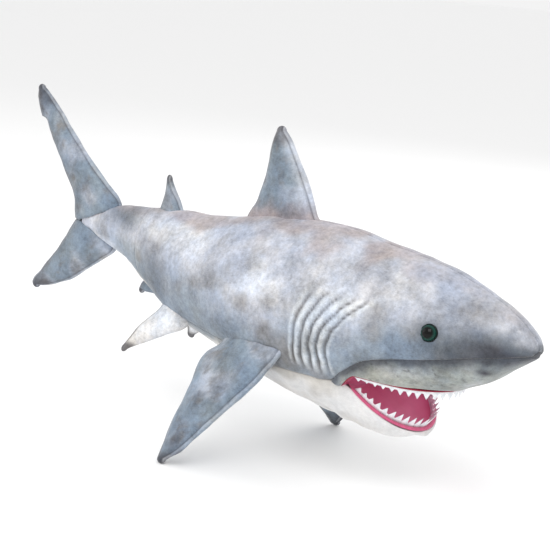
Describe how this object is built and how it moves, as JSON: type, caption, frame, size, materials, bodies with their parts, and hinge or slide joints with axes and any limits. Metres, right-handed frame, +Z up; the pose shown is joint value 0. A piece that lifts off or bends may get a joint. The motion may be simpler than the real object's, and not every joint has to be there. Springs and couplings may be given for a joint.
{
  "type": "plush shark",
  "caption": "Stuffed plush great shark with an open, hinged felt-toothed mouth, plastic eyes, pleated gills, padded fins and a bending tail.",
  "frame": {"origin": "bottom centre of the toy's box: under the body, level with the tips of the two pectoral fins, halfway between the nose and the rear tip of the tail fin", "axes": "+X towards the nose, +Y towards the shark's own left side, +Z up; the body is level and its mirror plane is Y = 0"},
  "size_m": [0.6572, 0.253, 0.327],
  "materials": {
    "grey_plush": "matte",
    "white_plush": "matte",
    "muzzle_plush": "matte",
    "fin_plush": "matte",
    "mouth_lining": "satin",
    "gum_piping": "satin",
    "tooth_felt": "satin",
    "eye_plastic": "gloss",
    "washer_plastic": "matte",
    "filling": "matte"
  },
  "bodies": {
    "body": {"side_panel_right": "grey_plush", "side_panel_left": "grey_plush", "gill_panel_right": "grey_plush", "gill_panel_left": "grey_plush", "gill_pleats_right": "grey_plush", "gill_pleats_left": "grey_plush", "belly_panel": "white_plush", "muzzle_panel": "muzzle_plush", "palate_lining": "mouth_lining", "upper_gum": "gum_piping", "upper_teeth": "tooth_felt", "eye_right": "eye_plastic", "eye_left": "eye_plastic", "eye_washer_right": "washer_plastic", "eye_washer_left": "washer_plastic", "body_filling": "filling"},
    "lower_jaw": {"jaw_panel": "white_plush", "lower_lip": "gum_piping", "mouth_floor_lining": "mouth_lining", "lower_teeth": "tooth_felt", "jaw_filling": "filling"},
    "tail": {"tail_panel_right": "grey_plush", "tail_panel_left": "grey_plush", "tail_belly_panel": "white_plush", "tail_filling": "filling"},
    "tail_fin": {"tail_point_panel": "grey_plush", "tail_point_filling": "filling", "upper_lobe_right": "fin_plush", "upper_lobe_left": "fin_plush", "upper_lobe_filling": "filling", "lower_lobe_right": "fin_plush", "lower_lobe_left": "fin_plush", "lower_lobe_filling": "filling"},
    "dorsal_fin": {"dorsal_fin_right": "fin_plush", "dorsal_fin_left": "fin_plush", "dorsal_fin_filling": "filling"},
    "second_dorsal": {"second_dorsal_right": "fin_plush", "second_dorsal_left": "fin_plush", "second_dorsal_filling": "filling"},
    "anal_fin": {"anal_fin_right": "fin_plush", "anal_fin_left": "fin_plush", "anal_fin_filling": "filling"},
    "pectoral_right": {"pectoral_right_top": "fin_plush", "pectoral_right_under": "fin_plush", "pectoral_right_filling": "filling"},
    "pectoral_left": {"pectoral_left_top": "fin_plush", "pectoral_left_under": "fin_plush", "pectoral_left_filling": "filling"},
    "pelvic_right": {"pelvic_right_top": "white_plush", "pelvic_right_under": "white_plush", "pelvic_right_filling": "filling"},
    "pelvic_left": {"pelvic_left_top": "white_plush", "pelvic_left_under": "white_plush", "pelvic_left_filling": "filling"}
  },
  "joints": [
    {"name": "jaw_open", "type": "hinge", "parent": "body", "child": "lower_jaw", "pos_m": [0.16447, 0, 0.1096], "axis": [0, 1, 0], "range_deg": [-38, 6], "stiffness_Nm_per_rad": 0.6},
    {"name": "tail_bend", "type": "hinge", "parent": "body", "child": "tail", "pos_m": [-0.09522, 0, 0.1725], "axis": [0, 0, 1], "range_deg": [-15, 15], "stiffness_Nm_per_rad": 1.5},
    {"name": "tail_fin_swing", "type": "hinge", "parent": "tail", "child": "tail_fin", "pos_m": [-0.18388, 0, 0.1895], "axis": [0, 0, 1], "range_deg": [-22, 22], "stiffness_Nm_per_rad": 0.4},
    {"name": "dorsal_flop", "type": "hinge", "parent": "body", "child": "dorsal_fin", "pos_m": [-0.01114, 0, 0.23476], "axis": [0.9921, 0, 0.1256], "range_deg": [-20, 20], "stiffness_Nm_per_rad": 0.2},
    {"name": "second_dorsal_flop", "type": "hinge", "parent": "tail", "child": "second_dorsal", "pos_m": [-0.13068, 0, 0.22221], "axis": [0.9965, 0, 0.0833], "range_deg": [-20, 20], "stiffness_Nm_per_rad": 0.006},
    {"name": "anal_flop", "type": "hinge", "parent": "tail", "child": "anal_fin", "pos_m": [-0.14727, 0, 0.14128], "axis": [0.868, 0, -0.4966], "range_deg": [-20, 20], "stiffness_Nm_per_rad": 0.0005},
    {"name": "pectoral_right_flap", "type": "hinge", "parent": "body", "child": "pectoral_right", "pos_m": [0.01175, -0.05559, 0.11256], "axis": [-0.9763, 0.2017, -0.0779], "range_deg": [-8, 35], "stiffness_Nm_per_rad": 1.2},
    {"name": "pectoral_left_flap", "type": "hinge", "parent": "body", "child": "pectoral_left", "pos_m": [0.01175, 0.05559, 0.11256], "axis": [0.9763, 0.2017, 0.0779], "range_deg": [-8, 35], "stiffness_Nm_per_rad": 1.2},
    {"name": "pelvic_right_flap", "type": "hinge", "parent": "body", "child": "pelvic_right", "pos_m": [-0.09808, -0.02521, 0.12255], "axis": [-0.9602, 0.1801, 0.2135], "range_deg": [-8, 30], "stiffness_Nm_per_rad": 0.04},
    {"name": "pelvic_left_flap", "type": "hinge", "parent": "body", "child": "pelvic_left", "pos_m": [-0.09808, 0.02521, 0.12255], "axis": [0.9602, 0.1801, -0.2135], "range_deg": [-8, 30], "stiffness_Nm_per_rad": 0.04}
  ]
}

---

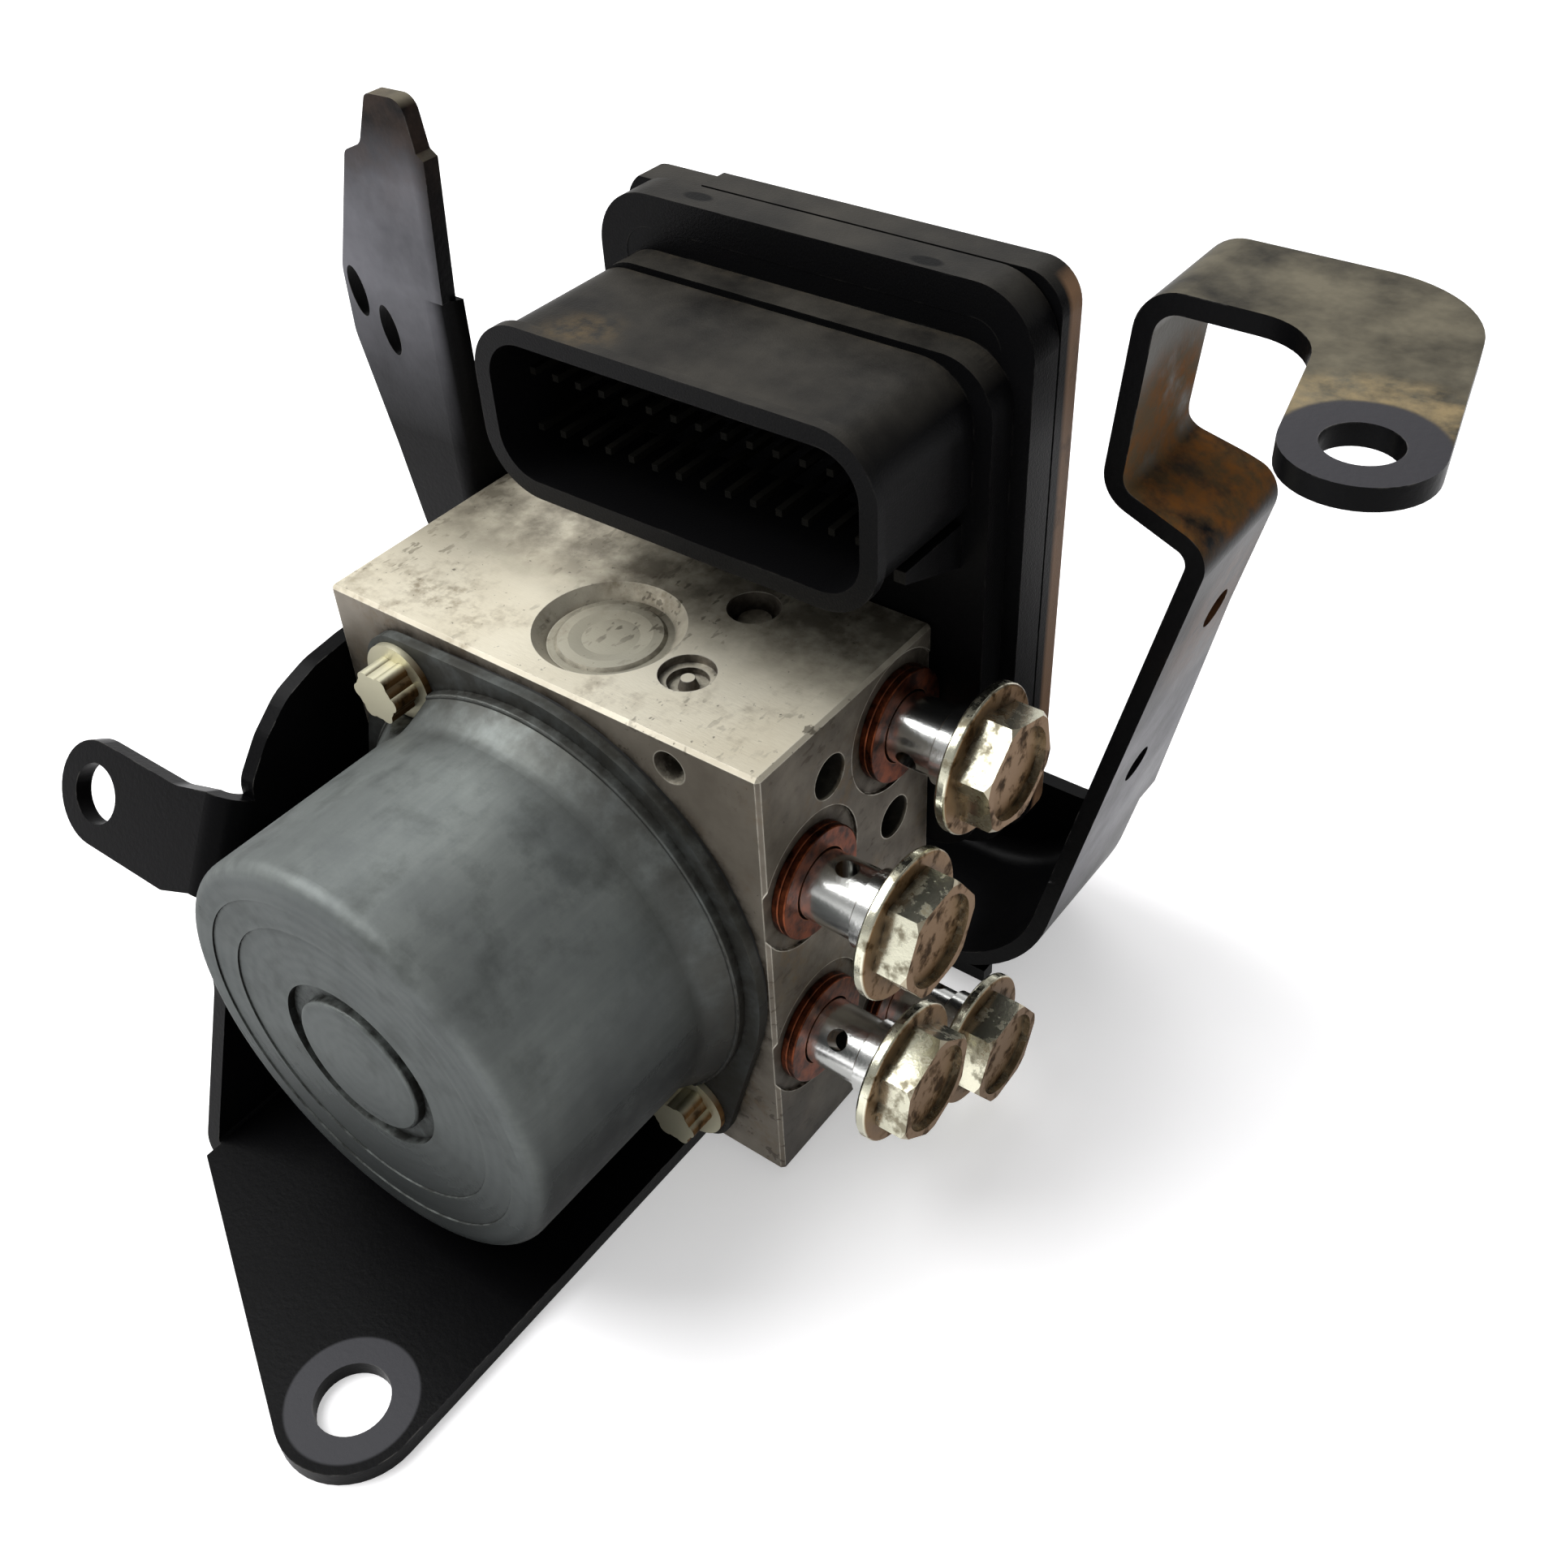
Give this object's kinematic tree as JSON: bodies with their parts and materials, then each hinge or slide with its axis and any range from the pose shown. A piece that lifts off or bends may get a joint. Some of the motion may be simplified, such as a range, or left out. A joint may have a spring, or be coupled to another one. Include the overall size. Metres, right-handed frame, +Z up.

--

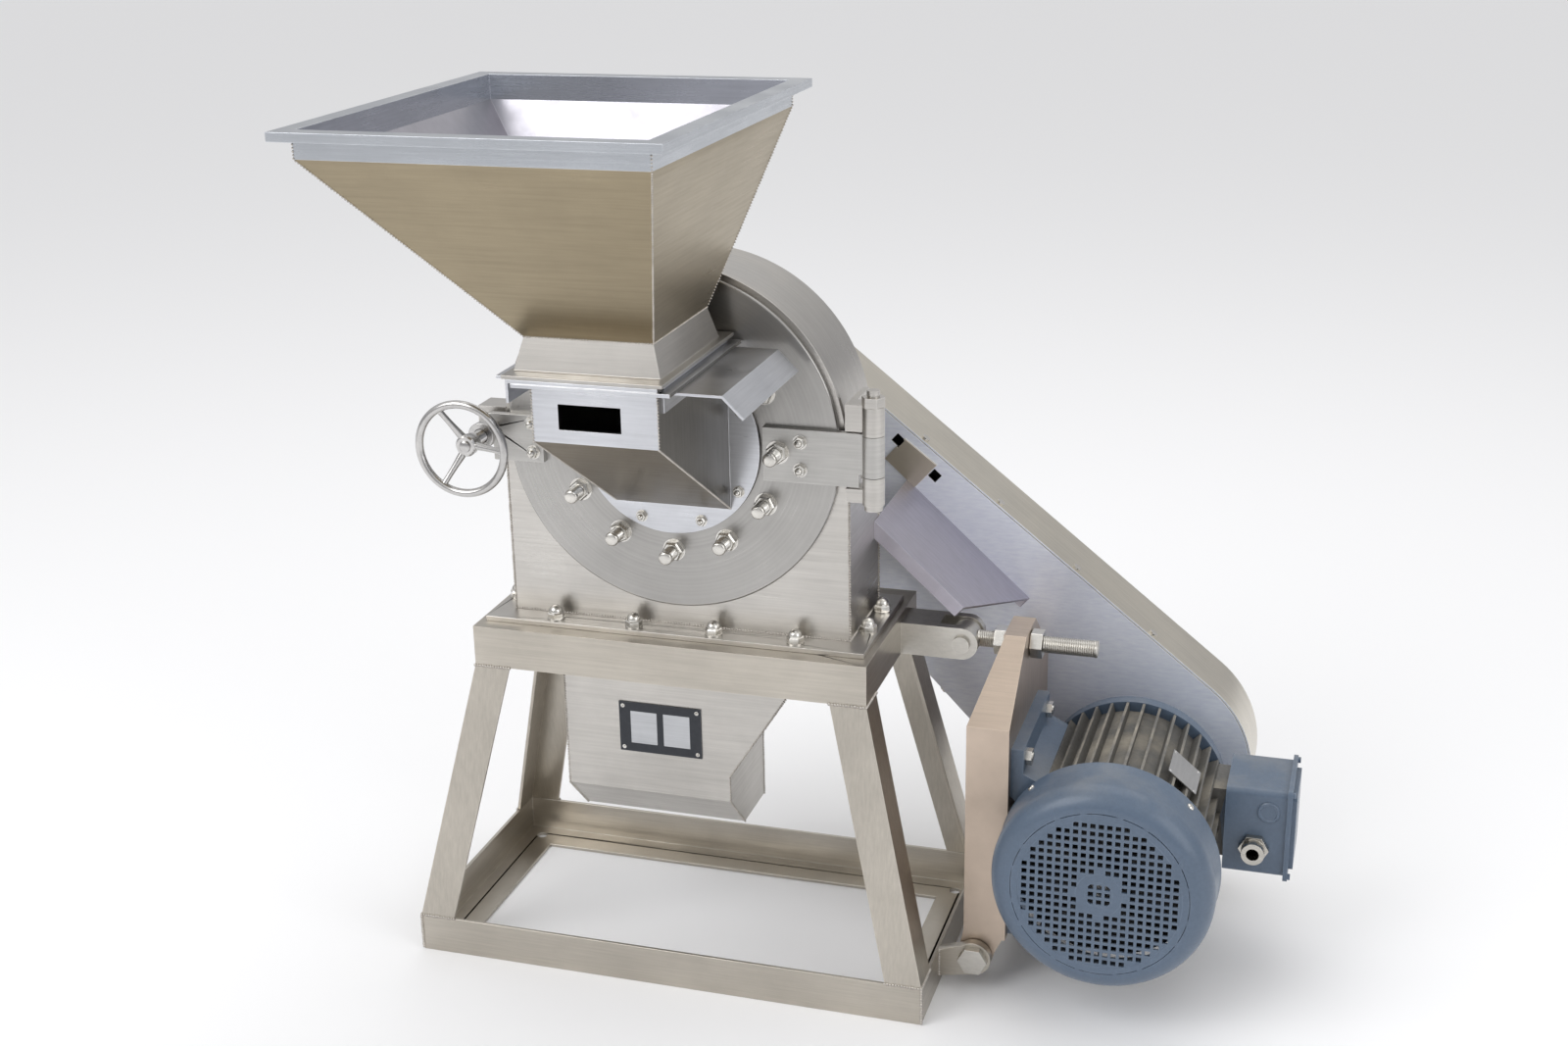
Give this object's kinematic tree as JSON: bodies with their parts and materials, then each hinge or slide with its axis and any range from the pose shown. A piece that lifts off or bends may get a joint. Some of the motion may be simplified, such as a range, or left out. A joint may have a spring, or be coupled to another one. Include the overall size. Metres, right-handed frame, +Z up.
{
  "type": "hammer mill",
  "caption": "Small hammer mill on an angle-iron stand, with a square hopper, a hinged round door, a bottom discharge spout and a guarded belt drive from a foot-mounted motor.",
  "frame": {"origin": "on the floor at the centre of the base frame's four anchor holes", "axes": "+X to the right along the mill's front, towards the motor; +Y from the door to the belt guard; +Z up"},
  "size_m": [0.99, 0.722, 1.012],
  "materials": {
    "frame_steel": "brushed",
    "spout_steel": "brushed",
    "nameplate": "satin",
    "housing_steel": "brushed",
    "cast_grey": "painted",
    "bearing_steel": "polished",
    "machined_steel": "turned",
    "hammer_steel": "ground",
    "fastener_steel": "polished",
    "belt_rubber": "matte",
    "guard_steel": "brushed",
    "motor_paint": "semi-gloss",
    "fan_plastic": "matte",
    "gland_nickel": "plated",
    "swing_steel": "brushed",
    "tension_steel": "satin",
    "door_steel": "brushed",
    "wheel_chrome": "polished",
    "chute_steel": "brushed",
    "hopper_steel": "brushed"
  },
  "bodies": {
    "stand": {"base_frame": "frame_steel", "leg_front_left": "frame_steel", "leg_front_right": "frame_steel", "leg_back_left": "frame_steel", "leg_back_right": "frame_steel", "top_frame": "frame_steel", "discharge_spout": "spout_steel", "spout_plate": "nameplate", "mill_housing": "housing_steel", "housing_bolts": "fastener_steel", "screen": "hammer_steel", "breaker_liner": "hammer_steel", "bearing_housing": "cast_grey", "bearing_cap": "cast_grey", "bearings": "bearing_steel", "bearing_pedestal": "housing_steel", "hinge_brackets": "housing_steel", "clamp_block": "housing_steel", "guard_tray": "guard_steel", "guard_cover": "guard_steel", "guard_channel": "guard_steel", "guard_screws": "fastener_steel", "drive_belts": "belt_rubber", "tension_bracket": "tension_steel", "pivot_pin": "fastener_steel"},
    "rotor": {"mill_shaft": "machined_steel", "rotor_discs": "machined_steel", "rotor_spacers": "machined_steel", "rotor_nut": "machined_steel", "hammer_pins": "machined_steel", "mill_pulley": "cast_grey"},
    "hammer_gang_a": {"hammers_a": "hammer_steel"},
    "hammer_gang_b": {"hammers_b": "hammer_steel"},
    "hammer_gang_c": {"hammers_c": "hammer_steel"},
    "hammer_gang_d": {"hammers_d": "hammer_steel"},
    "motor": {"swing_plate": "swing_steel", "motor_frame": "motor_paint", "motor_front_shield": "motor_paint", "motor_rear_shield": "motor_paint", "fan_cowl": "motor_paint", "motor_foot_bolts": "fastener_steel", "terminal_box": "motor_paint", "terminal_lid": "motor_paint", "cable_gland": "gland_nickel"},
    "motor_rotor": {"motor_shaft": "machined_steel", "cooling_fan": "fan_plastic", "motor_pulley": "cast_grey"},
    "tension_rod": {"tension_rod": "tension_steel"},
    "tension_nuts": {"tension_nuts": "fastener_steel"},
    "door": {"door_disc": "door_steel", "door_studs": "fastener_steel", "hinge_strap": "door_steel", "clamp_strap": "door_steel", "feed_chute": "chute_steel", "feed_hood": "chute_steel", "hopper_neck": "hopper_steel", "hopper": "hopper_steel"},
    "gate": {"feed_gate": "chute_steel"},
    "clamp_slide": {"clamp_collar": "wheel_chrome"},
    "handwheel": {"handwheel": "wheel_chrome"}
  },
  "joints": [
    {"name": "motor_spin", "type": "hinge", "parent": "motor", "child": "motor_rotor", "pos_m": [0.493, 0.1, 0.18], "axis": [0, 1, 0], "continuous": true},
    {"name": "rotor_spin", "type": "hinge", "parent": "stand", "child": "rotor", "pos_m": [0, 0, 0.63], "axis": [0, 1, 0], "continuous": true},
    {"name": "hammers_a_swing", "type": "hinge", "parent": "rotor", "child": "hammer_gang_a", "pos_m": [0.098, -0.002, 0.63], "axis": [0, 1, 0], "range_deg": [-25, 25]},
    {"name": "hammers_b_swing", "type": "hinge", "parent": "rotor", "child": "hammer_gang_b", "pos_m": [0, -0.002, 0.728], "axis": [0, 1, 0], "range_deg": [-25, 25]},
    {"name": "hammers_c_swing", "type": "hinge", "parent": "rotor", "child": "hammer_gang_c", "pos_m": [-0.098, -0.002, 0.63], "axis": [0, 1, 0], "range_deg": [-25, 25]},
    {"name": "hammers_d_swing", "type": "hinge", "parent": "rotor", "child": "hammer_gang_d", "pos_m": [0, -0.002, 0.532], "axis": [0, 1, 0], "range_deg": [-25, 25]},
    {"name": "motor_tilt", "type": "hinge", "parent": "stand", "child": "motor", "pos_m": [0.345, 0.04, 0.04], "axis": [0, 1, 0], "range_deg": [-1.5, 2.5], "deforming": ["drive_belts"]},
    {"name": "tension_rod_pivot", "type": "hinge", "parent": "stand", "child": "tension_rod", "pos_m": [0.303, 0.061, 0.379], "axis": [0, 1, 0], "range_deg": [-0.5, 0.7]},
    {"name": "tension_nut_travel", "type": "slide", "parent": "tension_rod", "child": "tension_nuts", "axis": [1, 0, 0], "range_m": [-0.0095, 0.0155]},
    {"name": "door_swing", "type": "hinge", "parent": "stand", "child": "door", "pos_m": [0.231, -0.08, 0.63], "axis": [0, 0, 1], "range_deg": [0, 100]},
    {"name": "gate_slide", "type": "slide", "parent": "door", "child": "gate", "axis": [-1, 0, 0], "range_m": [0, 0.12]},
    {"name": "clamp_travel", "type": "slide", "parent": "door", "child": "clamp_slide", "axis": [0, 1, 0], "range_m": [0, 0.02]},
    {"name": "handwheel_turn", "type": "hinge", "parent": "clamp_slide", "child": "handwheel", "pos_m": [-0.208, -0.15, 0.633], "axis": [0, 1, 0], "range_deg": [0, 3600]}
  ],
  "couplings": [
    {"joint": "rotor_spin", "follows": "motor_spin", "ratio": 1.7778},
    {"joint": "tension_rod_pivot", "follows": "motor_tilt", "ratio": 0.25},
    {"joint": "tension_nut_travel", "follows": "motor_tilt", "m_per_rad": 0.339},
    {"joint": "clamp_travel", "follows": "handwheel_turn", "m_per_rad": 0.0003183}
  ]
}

Your task – Gather each line in the entries above where the string "axes" is found.

Output of the exercise –
Describe how this object is built and how it moves, as JSON: type, caption, frame, size, materials, bodies with their parts, and hinge or slide joints with axes and any limits. Metres, right-handed frame, +Z up; the pose shown is joint value 0. A piece that lifts off or bends may get a joint. The motion may be simpler than the real object's, and not every joint has to be there. Springs and couplings may be given for a joint.
  "frame": {"origin": "bottom centre of the toy's box: under the body, level with the tips of the two pectoral fins, halfway between the nose and the rear tip of the tail fin", "axes": "+X towards the nose, +Y towards the shark's own left side, +Z up; the body is level and its mirror plane is Y = 0"},
  "frame": {"origin": "on the floor at the centre of the base frame's four anchor holes", "axes": "+X to the right along the mill's front, towards the motor; +Y from the door to the belt guard; +Z up"},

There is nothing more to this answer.